Norfolk contended that he put forth all he could.

“As no discovery is available (we are) limited to publicly available information on the hearing officer, which shows that he was an officer and employee of Adirondack Council,” Norfolk wrote in his petition. “Upon presentation of this evidence, the APA should have shifted the burden to the hearing officer to rebut a presumption of conflict, or at the very least, have him put on the record that he does not have an affiliation or membership with Adirondack Council.”

Norfolk requested McGahay immediately stay all proceedings related to the adjudicatory hearing, including the several pre-hearing motions currently before Greenwood. She declined to do so — at least until she’s had a chance to hear from Rice, Holt and Greenwood — whom McGahay scheduled to appear before her in-person at the Essex County Courthouse in Elizabethtown at 11 a.m. on Feb. 20. McGahay further ordered that any answering/opposition papers be served to all parties by Feb. 18. She wrote that after hearing from them, she would rule on what, if any, relief the court will issue in regards to Norfolk’s petition.

Norfolk disqualification challenge

One of the myriad of matters currently before Greenwood, as the hearing officer, is a motion made by the attorneys representing Adirondack Council that Norfolk be disqualified and removed as Hopmeier’s counsel from the adjudicatory hearing.

That motion alleges that Norfolk has not produced evidence indicating his firm followed the required processes meant to safeguard against conflicts of interest in representing the howitzer sponsor.

The alleged potential conflict stems from Norfolk’s firm hiring attorney Sarah Reynolds in mid-May. Reynolds had previously worked as an associate counsel for the APA and had been involved with the agency’s handling of the project sponsor’s application. Reynolds left Norfolk’s firm in mid-December. Norfolk said that was for personal reasons and was unrelated to the howitzer case.

Adirondack Council, in its motion for disqualification, did not allege that Reynolds was “involved” in the case while working for Norfolk Beier, but stated that there was potential for that, and furthermore that the firm’s apparent failure to seek the required waivers was enough to warrant its disqualification, even if Reynolds has subsequently left.

More on that motion is available at tinyurl.com/4yk863nr.

Greenwood gave the parties until Feb. 3 to submit arguments for or against Norfolk’s disqualification. Norfolk submitted a seven-point objection. His first argument that the power to disqualify an attorney rests with the state courts, not Greenwood as an executive-branch hearing officer.

His other points center around what he argues is a lack of standing, an objection window on these grounds by the APA having passed, a claim that removing him as an attorney would unfairly harm Hopmeier given how far along in litigation the case has progressed, an assertion that Reynolds and his firm never acted improperly and that it’s a moot point since Reynolds is no longer with the firm.

Adirondack Council’s challenge, though, said that Reynold’s subsequent departure is irrelevant, since her tenure overlapped with the case any, as it alleges is possible, prejudicial information Norfolk may have gained would still be at his disposal as the case plays out.

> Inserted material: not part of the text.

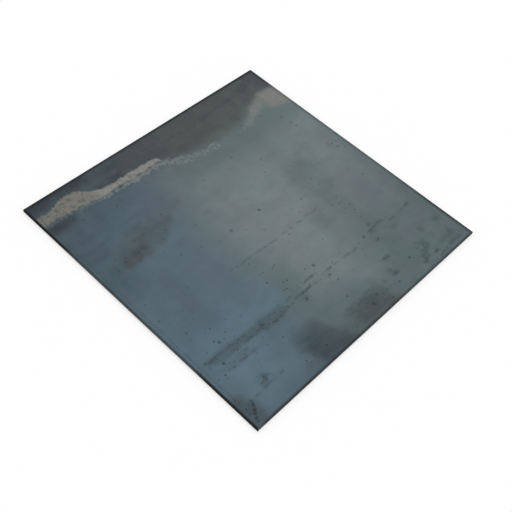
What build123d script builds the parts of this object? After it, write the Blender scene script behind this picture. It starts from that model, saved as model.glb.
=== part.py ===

Norfolk adamantly denied this in his Feb. 3 objection, stating that he implemented a “firm policy” upon her hiring that she would not be involved in the case in any way.

Attorney Paul Van Cott, on behalf of Adirondack Council, asserted that more proof is needed than Norfolk merely saying so. In a Jan. 27 letter to the APA, Van Cott wrote that “documented proof of compliance” is needed to, in part, remedy this concern.

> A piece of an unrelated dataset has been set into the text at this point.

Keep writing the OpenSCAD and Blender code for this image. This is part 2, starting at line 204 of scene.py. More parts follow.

“Only through such documented compliance by Norfolk Beier PLLC and by APA’s affirmatively consenting to the firm’s continued representation of the applicant in this matter can the firm’s noncompliance with Rule 1.11 (the relevant attorney professional conduct state code) now be potentially resolved,” he wrote. “We do not take this position lightly and fully appreciate the implications for the applicant of Norfolk Beier PLLC’s disqualification and the unnecessary burden placed on APA but cannot take the risk that the hearing will be prejudiced by this conflict.”

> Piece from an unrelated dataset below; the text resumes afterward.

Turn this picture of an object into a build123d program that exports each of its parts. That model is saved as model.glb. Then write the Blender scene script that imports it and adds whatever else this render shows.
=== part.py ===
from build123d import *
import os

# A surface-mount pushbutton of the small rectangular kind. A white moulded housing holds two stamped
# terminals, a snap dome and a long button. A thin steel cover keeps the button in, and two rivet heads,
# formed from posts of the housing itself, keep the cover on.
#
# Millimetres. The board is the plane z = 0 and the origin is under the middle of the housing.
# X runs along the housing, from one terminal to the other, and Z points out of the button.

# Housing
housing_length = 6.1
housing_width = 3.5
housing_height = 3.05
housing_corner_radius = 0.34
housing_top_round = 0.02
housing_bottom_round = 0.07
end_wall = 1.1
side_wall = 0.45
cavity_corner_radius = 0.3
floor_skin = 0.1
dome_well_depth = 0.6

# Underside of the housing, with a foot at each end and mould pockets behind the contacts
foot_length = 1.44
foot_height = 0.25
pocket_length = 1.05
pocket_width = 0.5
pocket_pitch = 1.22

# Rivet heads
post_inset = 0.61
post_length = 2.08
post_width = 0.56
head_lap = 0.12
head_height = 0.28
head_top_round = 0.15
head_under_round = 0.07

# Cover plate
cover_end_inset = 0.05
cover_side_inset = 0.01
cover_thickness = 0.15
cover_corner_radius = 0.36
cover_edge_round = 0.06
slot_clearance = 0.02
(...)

Van Cott’s letter is available in its entirety at tinyurl.com/2vzs2ez7.

Norfolk in his Feb. 3 objection further countered that, even though he said Reynolds had no involvement in the matter during her employment with Norfolk Beier, whatever information she could have had would not have been prejudicial.

“Any information Attorney Reynolds obtained during her time at the APA would also be known to the APA and, therefore, could not have been given to Norfolk Beier for their exclusive use to provide some sort of advantage,” Norfolk wrote. “Indeed, there is no advantage to be had. Moreover, the APA is not an adversary of the applicants. Attorney Reynolds’ employment at Norfolk Beier cannot possibly prejudice any party in its efforts to collectively develop a factual record.”

Norfolk further reputed the Jan. 27 letter.

“Adirondack Council, by asserting that Norfolk Beier ‘may have gained or may gain factual, legal or other information from Ms. Reynolds, either directly or indirectly, based upon her prior involvement in APA staff’s review of this matter during her tenure as an APA attorney’ implies the corruption of Attorney Reynolds, the APA and myself” he wrote. “Personally, and on behalf of the applicants, I object to Attorney Paul Van Cott’s implication here.”

Greenwood said he would endeavor to rule on Norfolk’s disqualification by Feb. 10. Given McGahay’s refusal to stay all proceedings, Greenwood could still issue this ruling, though it’s unclear if the subsequent Article 78 proceeding by Norfolk, and impending hearing before McGahay, would lead the administrative law judge to delay this disqualification ruling.

The adjudicatory hearing is still scheduled to begin at 10 a.m. on Feb. 25 at the APA’s Ray Brook headquarters. However, it’s unclear in light of the pending legal challenges if this date will hold. If it does, the public may either attend in person or watch remotely. It’s also unclear whether public comment will be allowed if it takes place.